One of the reasons mathematics is interesting to me is that it makes a valiant effort to be precise and rigorous and have such a level of consistency that two mathematicians using the same language can be assured they are talking about the same ideas. The underlying reason, though, that math can be so precise in the first place, is that the ideas it talks about are abstract and general. It is much harder to be precise and rigorous about a dog jumping over a fence (which requires a massive description) than about what you mean by “group” or “monoid”. This trade-off is itself witnessed in forgetful functors: the more precise information we require about an object, the less general that object is and vice versa.

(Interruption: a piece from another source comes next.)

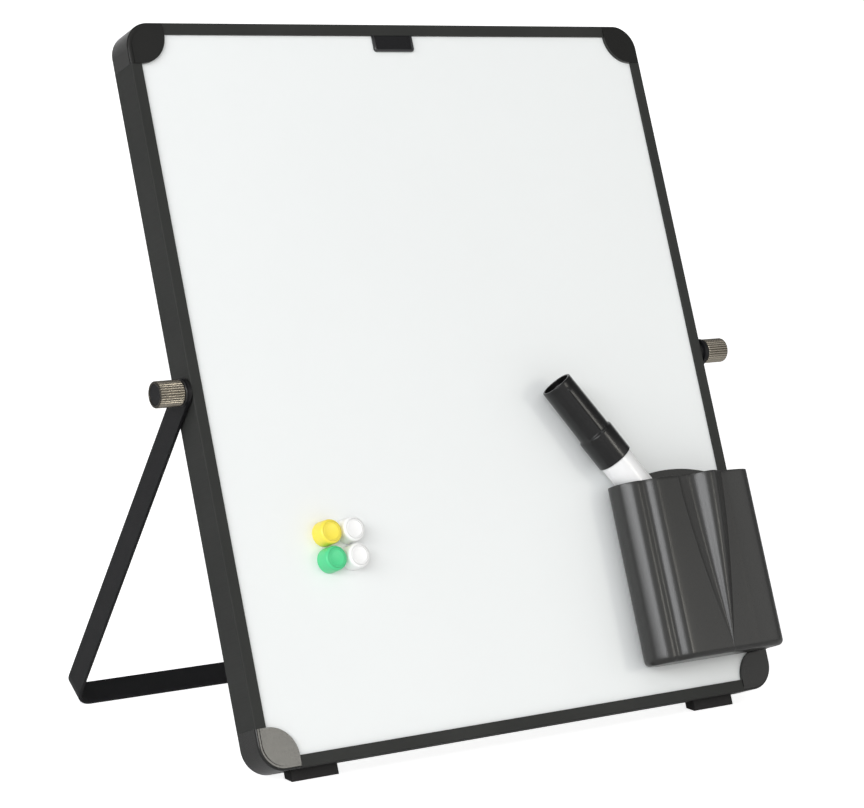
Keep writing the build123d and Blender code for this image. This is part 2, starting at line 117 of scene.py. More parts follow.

This trade-off is also a great source of information about what’s
going on inside a function given just its type signature. For example,
consider the signature `f :: a -> a`

. What function must
`f`

be? There is no way to construct an `a`

from
an `a`

in full generality unless `f`

is
`id`

, the identity function. Generality has the power of
certain kinds of knowledge that specificity lacks. (If we replace
`a`

with `Int`

, there are many more functions
`g :: Int -> Int`

than just identity
e.g. `succ`

, `negate`

, `double`

,
`square`

, `const 0`

etc.).

Anything nontrivial that shows up in math, language, and programming (which is kind of a mix of the first two) is probably a fairly general or powerful idea. Here, I think that idea is approximately summed up by the seemingly-paradoxical “generality lets you be precise, while specificity requires you to be imprecise”. This is such an interesting idea to me and I’ve seen it show up in so many different domains. I’m glad that it’s thinkable.